Brandi was an author of the 1972 Italian Charter of Restoration, still in effect, which definitively replaced the 1931 standards with a Modernist approach. Similar thinking, albeit in a more moderate form, inspired the Secretary of the Interior's Standards for Rehabilitation of 1977, which requires additions to be both "differentiated" from and "compatible" with historic fabric, a provision often interpreted as banning new traditional work for the very reasons cited by Argan, though the wording is actually more in line with Giovannoni's style-neutral standard.

The next time you hear that new traditional design is "false history" or "diminishes authentic historic fabric," you can point out that this same view was, between 1938 and 1942, the official policy of fascist Italy. That means that either the view itself is suspect for that reason or the political context of architectural ideas is not a decisive factor in determining their validity. In either case, contemporary preservation philosophy has some explaining to do.

Note: Primary source material can be found in the article by Paolo Nicoloso, "La 'Carta del restauro' di Giulio Carlo Argan," Annali d'architettura, Rivista del Centro Internazionale di Studi di Architettura Andrea Palladio, no. 6, Milan: Electa, 1994, pp. 101-115.
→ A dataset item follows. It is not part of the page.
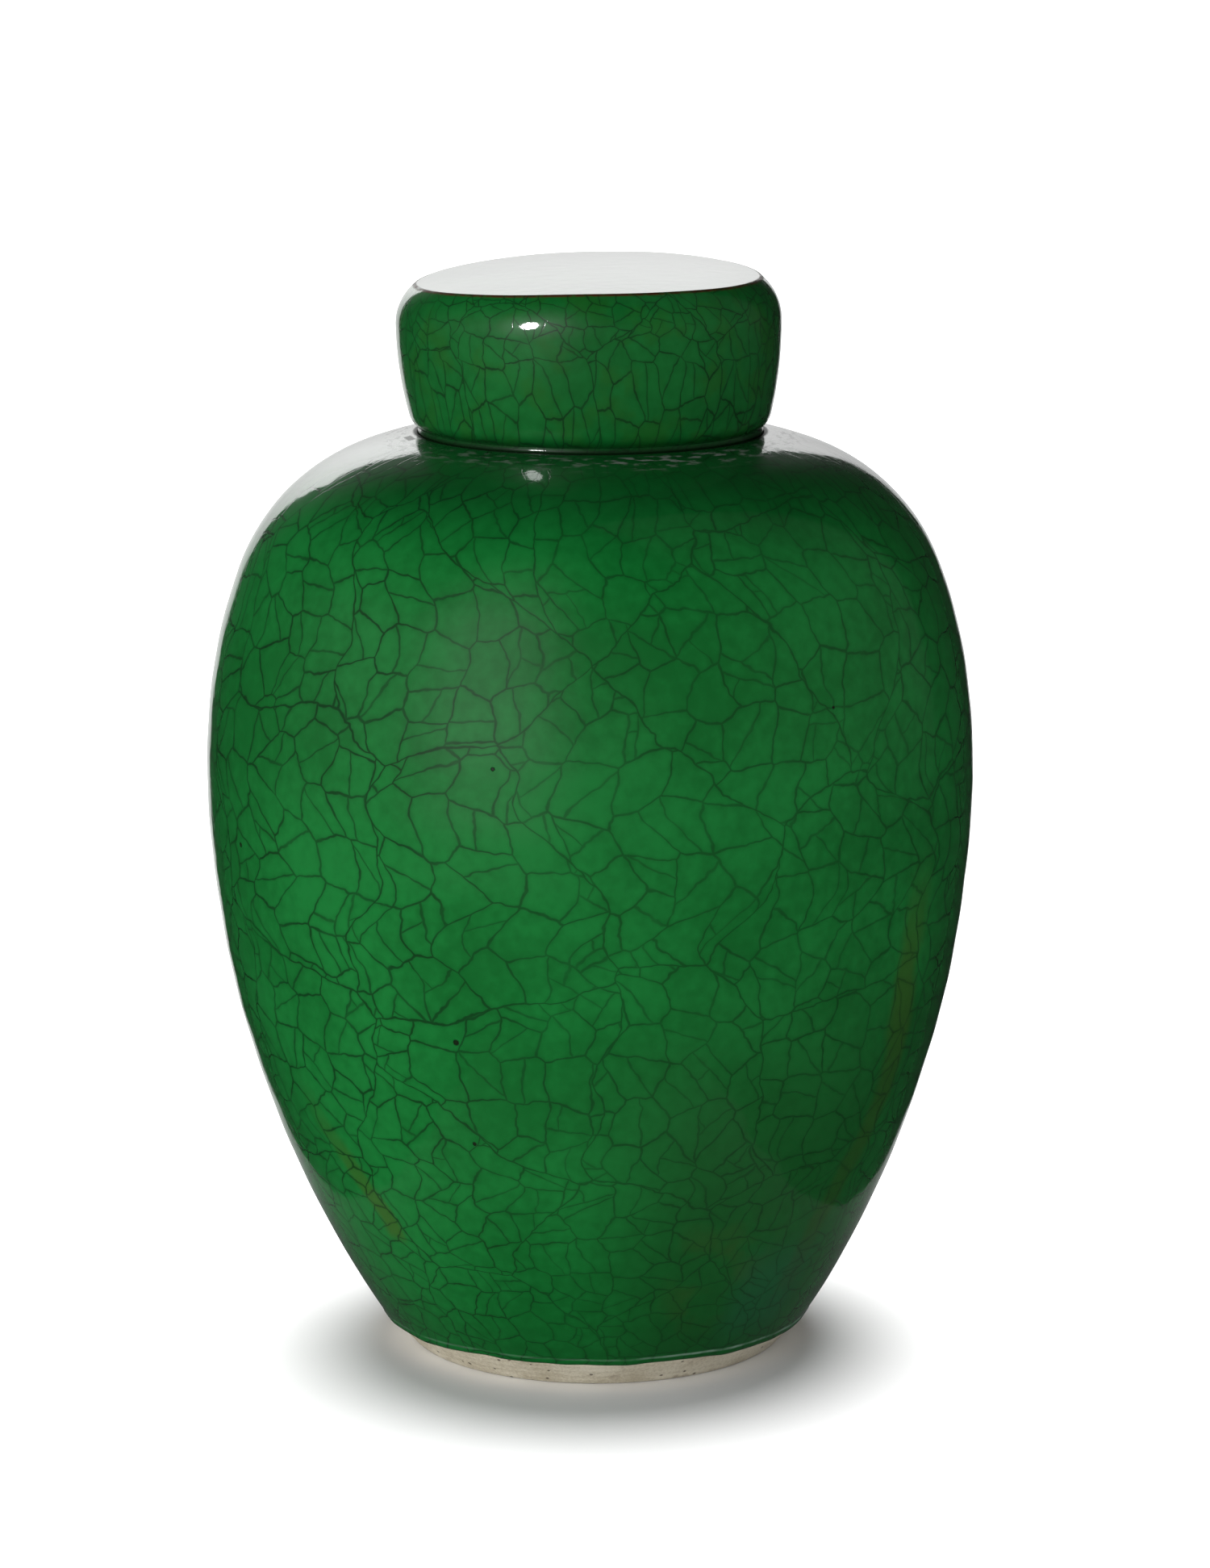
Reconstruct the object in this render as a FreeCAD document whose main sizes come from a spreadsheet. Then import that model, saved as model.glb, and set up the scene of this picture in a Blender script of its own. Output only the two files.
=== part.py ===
import FreeCAD, Part
import math
import os
import Sketcher

# A ginger jar and its cap-shaped cover, both thrown on the wheel, so every piece is a half section
# turned about Z. Each clay body is one piece, and each coat of glaze fused to it is another. The
# origin is on the table, at the centre of the foot. Sizes are in millimetres and degrees.

SIZES = {
    # jar, measured on the face of the green glaze
    "belly_radius": 71.8,
    "belly_height": 111.0,
    "lower_arc": 194.8,
    "belly_arc": 107.6,
    "shoulder_arc": 36.8,
    "collar_arc": 74.6,
    "shoulder_angle": 19.9,
    "collar_angle": 70.9,
    "jar_wall": 4.5,
    # coats of glaze
    "green_coat": 0.6,
    "pale_coat": 0.4,
    "foot_line": 4.8,
    "foot_roll": 1.4,
    "foot_roll_arc": 1.2,
    "seat_roll": 0.5,
    # foot and inside floor
    "foot_flat": 34.9,
    "foot_edge_arc": 1.0,
    "foot_slope": 47.0,
    "recess_radius": 30.0,
    "recess_height": 5.8,
    "recess_round": 2.0,
    "recess_edge": 0.5,
    "recess_coat_end": 2.2,
    "floor_height": 11.5,
    "floor_round": 16.0,
    # seat for the cover, and the neck inside it
    "seat_radius": 31.8,
    "neck_radius": 27.2,
    "neck_wall": 4.2,
    "neck_rise": 16.4,
    "neck_root": 1.0,
    "lip_round": 1.6,
    "lip_bare": 3.0,
    "throat_round": 2.5,
    "throat_step": 2.0,
    # cover, measured on the face of the green glaze
    "cover_radius": 35.55,
    "cover_widest": 194.4,
    "cover_wall_arc": 80.0,
    "cover_wall_angle": 13.0,
    "cover_heel_arc": 5.0,
    "cover_heel_angle": 52.0,
    "cover_crown_arc": 9.45,
    "cover_crown_angle": 52.5,
    "cover_height": 203.2,
    "cover_coat": 0.5,
    "cover_gap": 0.02,
    "cover_bore": 29.0,
    "cover_roof": 4.2,
    "cover_roof_round": 4.0,
    "cover_rim": 31.4,
    "cover_bead_rise": 0.8,
    "cover_bead_out": 0.3,
    "cover_bead_arc": 0.36,
    "cover_coat_start": 4.0,
}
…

Steven W. Semes, winner of the 2010 Clem Labine Award, is Associate Professor in the School of Architecture at the University of Notre Dame and was Academic Director of the School's Rome Studies Program 2008-2011. He was appointed Editor of The Classicist last March. He is the author of The Future of the Past: A Conservation Ethic for Architecture, Urbanism, and Historic Preservation (2009) and The Architecture of the Classical Interior (2004) as well as dozens of articles. He is currently working on a book about the classical architecture of 20th-century Rome.